GIVEN EXERCISE —
Set down, exactly as they appear, the lines from the line holding "# Cured glue" through the line holding "cad_parts[node].hide_render = cad_parts[node].hide_viewport", inclusive; output nothing outside that range.

****

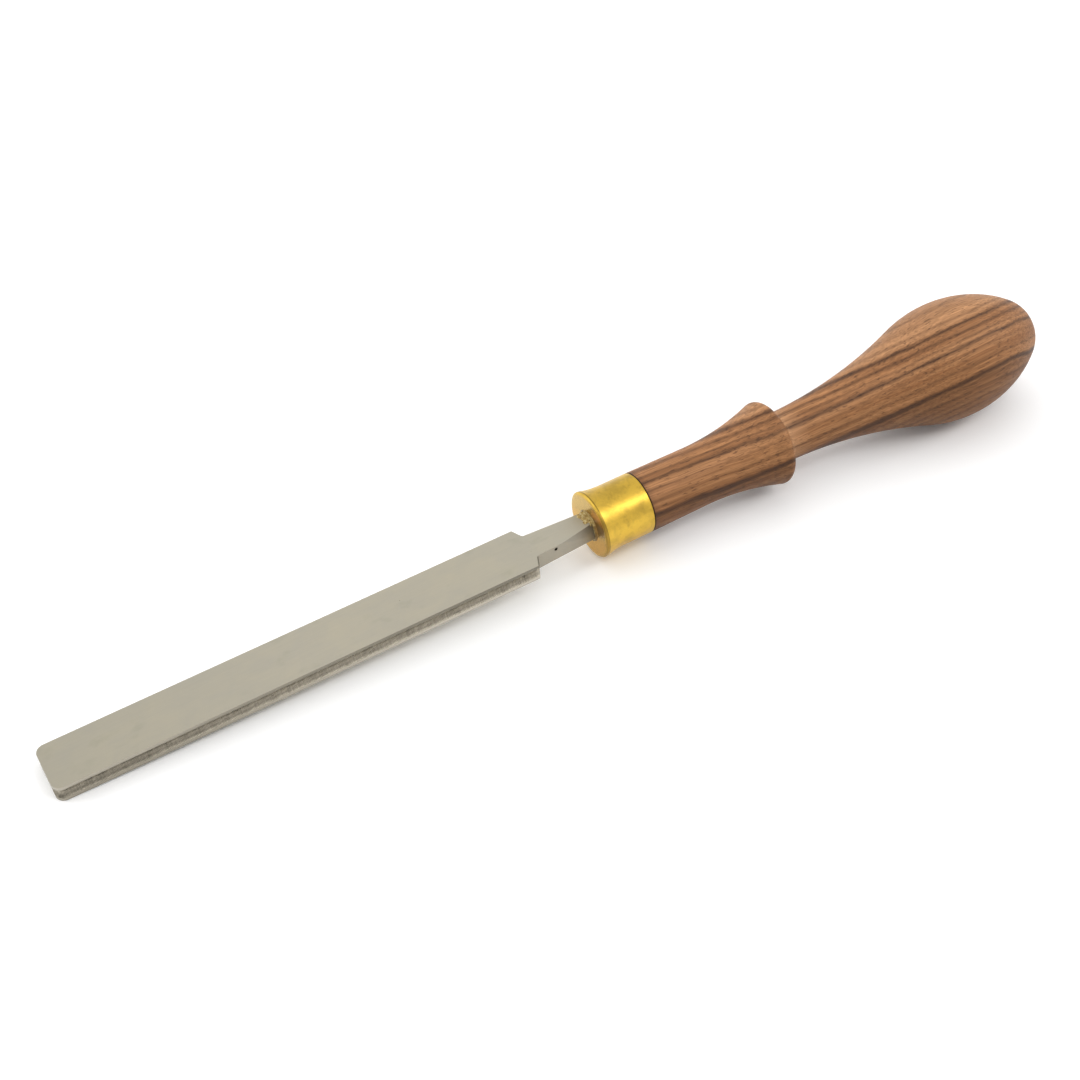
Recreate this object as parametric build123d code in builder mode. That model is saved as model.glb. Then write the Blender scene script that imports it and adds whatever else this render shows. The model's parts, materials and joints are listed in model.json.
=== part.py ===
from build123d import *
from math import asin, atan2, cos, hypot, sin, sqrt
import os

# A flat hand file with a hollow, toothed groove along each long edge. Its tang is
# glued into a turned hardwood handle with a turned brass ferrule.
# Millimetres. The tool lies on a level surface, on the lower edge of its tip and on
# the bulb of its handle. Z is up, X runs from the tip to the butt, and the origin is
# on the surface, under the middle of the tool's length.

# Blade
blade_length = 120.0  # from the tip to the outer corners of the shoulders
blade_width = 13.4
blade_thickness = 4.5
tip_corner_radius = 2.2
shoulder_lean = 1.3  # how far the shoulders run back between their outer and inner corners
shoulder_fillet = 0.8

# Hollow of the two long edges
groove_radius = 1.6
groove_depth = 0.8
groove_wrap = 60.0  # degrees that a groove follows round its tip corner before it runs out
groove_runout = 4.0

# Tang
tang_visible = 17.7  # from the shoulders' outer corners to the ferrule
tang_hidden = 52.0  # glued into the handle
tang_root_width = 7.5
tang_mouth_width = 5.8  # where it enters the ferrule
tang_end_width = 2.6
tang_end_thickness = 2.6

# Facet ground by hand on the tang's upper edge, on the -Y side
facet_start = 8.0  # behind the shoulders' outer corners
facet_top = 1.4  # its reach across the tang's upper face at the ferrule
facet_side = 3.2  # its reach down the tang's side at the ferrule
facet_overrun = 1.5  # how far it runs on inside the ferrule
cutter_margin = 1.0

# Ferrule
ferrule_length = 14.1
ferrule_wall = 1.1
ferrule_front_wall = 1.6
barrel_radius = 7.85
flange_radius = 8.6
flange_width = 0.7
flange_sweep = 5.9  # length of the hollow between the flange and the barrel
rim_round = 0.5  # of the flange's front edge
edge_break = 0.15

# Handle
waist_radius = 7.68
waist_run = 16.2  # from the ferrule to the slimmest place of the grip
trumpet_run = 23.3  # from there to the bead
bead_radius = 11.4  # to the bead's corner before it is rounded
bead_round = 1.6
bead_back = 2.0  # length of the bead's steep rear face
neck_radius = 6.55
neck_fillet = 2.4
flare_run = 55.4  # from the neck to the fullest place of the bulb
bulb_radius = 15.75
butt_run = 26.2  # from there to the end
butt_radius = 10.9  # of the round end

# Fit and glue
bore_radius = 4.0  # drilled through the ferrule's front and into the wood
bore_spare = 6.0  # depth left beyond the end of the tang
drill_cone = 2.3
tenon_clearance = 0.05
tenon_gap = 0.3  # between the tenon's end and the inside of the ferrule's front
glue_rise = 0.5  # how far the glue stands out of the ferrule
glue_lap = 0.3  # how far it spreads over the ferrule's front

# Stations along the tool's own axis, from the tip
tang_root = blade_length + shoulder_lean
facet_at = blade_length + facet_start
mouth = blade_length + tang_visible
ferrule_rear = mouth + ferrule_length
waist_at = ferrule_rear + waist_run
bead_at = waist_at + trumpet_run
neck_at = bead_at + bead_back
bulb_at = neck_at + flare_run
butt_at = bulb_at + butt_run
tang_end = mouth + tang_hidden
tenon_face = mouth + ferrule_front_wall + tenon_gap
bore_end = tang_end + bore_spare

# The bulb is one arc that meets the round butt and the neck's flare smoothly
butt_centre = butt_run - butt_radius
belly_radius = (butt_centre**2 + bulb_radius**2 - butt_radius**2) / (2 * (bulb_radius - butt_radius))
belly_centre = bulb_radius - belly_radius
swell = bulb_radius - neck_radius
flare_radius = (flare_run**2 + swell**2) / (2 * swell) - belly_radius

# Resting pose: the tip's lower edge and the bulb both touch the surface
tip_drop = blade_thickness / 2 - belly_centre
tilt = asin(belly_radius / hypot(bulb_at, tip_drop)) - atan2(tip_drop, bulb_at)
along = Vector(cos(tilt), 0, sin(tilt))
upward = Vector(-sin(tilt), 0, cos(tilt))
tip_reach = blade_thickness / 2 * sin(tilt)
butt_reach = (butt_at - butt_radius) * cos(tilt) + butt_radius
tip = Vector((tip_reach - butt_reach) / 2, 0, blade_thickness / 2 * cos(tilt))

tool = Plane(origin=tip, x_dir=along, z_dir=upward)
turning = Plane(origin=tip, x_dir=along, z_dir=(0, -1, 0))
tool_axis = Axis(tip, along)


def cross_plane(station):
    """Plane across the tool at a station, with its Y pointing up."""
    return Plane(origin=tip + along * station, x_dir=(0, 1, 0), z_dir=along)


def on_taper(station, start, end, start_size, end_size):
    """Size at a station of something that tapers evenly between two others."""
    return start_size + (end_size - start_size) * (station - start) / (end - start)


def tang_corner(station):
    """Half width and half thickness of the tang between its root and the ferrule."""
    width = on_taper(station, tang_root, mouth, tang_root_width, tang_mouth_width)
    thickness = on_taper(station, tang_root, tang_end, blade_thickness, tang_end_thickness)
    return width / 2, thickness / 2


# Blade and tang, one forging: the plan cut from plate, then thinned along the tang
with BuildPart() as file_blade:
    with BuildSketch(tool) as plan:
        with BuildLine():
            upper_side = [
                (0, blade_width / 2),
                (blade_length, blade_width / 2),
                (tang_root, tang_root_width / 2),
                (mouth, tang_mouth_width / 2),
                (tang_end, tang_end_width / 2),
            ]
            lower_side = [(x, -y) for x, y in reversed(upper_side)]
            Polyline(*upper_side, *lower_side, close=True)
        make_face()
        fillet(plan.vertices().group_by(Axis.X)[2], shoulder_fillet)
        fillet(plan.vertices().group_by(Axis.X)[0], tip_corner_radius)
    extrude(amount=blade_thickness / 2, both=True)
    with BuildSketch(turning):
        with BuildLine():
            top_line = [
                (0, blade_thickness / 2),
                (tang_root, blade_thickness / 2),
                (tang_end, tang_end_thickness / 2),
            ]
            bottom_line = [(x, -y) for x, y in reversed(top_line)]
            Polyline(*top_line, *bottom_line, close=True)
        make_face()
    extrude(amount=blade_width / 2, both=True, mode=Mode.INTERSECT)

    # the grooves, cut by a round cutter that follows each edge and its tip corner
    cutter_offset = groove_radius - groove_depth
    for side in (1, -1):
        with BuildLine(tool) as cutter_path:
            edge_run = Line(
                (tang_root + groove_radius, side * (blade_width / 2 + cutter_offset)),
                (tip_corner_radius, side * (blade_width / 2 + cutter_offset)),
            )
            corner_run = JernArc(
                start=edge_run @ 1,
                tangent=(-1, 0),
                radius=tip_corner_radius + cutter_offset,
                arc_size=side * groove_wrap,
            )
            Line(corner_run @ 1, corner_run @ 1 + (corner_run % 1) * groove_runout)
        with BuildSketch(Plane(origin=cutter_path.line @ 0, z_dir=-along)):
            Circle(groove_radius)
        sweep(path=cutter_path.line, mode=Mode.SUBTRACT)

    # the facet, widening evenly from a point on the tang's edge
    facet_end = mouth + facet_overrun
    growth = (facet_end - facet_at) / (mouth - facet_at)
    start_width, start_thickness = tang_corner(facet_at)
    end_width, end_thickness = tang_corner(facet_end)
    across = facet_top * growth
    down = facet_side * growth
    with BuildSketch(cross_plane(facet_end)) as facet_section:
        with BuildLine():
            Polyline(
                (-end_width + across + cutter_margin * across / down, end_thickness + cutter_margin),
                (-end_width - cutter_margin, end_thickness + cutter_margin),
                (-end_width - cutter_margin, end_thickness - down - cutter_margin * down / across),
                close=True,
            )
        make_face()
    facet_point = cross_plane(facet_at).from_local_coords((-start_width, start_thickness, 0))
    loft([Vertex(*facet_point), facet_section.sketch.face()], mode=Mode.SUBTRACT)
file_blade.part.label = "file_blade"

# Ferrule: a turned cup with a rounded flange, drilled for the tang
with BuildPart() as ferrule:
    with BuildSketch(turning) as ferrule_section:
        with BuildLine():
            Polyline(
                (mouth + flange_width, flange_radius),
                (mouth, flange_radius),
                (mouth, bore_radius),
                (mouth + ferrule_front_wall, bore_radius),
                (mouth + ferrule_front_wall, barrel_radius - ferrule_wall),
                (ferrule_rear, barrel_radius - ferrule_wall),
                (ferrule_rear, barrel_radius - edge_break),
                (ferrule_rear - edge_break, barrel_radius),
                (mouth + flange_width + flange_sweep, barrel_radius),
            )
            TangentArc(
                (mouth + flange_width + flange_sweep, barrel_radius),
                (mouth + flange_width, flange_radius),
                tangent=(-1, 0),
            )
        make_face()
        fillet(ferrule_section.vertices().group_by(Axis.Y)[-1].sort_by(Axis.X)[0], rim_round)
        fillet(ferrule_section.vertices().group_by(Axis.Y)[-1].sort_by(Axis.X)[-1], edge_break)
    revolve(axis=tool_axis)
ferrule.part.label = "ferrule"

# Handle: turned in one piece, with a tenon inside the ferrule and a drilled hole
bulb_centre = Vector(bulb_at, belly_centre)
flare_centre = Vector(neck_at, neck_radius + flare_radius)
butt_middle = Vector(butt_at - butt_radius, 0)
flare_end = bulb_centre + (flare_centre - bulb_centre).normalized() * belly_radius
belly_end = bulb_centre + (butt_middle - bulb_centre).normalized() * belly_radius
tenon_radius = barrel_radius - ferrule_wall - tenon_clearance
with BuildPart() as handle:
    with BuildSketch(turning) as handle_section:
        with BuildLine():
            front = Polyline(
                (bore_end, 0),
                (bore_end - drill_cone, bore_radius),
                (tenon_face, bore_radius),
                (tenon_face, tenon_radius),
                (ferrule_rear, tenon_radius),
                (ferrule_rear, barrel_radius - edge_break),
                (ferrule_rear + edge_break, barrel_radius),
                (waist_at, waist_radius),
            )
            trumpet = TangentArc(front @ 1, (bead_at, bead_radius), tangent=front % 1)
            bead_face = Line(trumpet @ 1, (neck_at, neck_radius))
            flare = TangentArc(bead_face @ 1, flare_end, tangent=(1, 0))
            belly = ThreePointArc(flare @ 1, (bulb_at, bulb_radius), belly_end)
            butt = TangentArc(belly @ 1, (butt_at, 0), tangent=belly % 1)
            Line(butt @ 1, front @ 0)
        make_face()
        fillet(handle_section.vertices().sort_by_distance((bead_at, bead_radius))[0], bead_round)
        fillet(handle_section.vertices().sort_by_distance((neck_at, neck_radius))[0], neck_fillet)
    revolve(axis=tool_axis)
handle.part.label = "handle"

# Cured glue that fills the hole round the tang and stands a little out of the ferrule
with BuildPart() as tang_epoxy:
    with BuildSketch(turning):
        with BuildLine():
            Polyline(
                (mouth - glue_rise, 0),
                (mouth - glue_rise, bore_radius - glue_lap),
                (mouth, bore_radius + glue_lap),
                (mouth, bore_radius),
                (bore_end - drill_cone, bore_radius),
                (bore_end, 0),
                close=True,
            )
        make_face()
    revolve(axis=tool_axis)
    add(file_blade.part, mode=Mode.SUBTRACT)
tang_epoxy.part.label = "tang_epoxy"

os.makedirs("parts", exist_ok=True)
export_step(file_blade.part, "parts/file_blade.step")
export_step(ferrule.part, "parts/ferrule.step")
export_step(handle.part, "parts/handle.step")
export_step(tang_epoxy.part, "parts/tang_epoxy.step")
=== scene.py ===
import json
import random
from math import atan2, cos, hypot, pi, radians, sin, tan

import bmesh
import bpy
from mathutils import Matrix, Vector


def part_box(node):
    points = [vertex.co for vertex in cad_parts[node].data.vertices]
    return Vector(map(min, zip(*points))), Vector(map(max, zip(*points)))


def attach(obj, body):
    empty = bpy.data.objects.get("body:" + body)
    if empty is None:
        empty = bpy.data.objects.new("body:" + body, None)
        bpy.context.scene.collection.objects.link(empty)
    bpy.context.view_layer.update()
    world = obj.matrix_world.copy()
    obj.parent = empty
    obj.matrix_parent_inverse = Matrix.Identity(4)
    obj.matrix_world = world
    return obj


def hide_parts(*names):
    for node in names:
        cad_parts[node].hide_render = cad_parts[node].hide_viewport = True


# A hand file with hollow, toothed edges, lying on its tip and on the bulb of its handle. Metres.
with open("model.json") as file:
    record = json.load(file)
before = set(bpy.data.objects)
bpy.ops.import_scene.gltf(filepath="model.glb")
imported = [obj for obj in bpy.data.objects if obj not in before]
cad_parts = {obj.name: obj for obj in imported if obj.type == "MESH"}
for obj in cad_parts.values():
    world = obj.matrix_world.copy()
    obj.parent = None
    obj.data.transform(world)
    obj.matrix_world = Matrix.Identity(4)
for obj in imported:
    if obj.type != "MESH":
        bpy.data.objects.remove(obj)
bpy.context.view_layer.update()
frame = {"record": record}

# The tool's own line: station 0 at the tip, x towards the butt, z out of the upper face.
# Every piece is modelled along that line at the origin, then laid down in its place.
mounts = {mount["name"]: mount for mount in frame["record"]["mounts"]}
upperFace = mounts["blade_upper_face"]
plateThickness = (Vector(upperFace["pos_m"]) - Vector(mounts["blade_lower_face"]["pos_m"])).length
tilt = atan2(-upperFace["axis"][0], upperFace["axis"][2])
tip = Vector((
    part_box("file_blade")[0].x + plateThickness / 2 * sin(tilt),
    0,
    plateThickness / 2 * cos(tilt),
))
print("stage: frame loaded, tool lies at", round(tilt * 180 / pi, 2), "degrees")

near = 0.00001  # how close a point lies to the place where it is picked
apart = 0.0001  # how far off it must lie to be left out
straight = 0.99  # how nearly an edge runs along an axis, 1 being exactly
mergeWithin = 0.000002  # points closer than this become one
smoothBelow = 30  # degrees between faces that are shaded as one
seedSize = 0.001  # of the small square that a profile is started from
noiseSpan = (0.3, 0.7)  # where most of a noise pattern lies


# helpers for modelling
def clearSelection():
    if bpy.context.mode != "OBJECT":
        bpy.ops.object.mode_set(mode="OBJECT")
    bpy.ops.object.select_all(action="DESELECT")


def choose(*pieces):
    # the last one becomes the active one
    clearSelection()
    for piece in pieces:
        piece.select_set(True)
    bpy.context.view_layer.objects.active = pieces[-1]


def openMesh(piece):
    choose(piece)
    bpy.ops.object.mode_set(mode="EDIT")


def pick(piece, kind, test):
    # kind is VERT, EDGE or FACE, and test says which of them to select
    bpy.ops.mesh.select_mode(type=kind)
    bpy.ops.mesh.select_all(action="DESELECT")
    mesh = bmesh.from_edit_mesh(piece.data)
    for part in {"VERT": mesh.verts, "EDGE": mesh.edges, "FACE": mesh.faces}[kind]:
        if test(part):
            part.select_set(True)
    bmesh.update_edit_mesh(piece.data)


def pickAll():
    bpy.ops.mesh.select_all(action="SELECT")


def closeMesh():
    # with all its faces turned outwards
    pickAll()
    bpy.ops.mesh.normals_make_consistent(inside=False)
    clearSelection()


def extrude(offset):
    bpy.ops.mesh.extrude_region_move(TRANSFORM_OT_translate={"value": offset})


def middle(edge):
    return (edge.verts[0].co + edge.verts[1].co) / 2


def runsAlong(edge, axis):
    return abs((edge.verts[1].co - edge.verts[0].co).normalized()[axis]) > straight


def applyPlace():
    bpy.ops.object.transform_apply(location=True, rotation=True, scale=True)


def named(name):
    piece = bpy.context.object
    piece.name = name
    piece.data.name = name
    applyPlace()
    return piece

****

PROBLEM SOLUTION —
# Cured glue that fills the hole round the tang and stands a little out of the ferrule
with BuildPart() as tang_epoxy:
    with BuildSketch(turning):
        with BuildLine():
            Polyline(
                (mouth - glue_rise, 0),
                (mouth - glue_rise, bore_radius - glue_lap),
                (mouth, bore_radius + glue_lap),
                (mouth, bore_radius),
                (bore_end - drill_cone, bore_radius),
                (bore_end, 0),
                close=True,
            )
        make_face()
    revolve(axis=tool_axis)
    add(file_blade.part, mode=Mode.SUBTRACT)
tang_epoxy.part.label = "tang_epoxy"

os.makedirs("parts", exist_ok=True)
export_step(file_blade.part, "parts/file_blade.step")
export_step(ferrule.part, "parts/ferrule.step")
export_step(handle.part, "parts/handle.step")
export_step(tang_epoxy.part, "parts/tang_epoxy.step")
=== scene.py ===
import json
import random
from math import atan2, cos, hypot, pi, radians, sin, tan

import bmesh
import bpy
from mathutils import Matrix, Vector


def part_box(node):
    points = [vertex.co for vertex in cad_parts[node].data.vertices]
    return Vector(map(min, zip(*points))), Vector(map(max, zip(*points)))


def attach(obj, body):
    empty = bpy.data.objects.get("body:" + body)
    if empty is None:
        empty = bpy.data.objects.new("body:" + body, None)
        bpy.context.scene.collection.objects.link(empty)
    bpy.context.view_layer.update()
    world = obj.matrix_world.copy()
    obj.parent = empty
    obj.matrix_parent_inverse = Matrix.Identity(4)
    obj.matrix_world = world
    return obj


def hide_parts(*names):
    for node in names:
        cad_parts[node].hide_render = cad_parts[node].hide_viewport = True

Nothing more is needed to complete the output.